Her very literal work Uprooted, representing a house built out of branches, and created from 804 dead trees, interestingly echoes the themes addressed by Tammam Azzam, and won the Sharjah Biennale prize this year.
Pursuing her mission of universal witness, Salcedo becomes, through that painful cry that exudes from her work, the voice of worldwide misery.
Craftsmanship as a vehicle to reclaim and transcend cultural identity
Living in Paris, after being marked by war between Iran and Irak, which Eastern Azerbaijan is still mourning today, Younes Faghihi began with calligraphy to then extract it from its context and bring it to its esthetic essence through large frescos. Fragments of words, letters, stripped of their meaning and brought down to their simple right of being. A manifest against censorship. His recent work goes one step further, by removing the words from their support, and turn them into sculptures that seem to be floating without needing to hang on to anything anymore. Relieved of their political weight, these hanging letters become an abstraction for freedom of thoughts; a freedom that disturbs the obtuse headed by its elusive nature.
After having represented Azerbaijan at the 2007 Venice Biennale, artist Faig Ahmed is making a sensation in museums across the world with his collection of optical illusion-inducing tapestries. Successfully exhibited at Geneva’s Palais des Nations for the 30th anniversary of the inclusion of Azerbaijan as a member State of the UN, his work is currently being shown at the Springfield Art Museum, within the framework of a collective exhibition called «Tradition Interrupted». Here, instead of fixating, the artist aims for movement. Indeed, Faig Ahmed isn’t an artist in exile. However, he scratches its surface through his art which echoes the charged migratory history of the Azeri region, amongst which that of the Armenian people.
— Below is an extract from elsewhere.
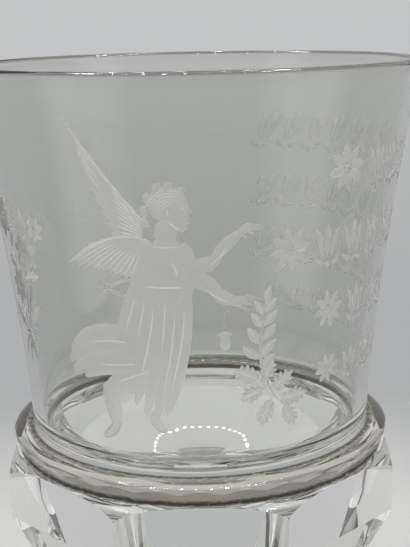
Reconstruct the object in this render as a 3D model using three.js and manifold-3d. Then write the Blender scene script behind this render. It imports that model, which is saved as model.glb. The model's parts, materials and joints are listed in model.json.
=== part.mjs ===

That impression of melting which emanates from his works reminds us how fluid and lively cultures are, and how they boldly transcend political boundaries. Just like some of the greatest masters, be it Klimt or Dalí, Faig Ahmed transgresses the rules; starting from the high mastery of a typically Persian ancestral savoir-faire, to then transcend it and carry it to an almost shocking modernity. Somewhere between weaver and viral designer, Faig Ahmed invites us to overcome clichés and reminds us that the Azeri culture is much more than what we tend to know of it.
A universal tragedy
All of these artists, each through their own esthetical ways, and from the angle of a precise origin, have in common the weight of absence or displacement. A tragedy which they put into light and offer to our contemplation. Amongst these movements, Farsi cinema has also much to say about Iranian and Afghan exile, and has recently put urgent political claims linked to women’s rights in spotlights of big festivals. Another very special movement: Palestinian Art. As stemming from the longest ongoing trans-century exile which started in 1948, it embodies a particular vocabulary which has been forged from generation to generation of exiled artists, and which is extremely interesting to decipher. We will soon dedicate articles to each of these movements.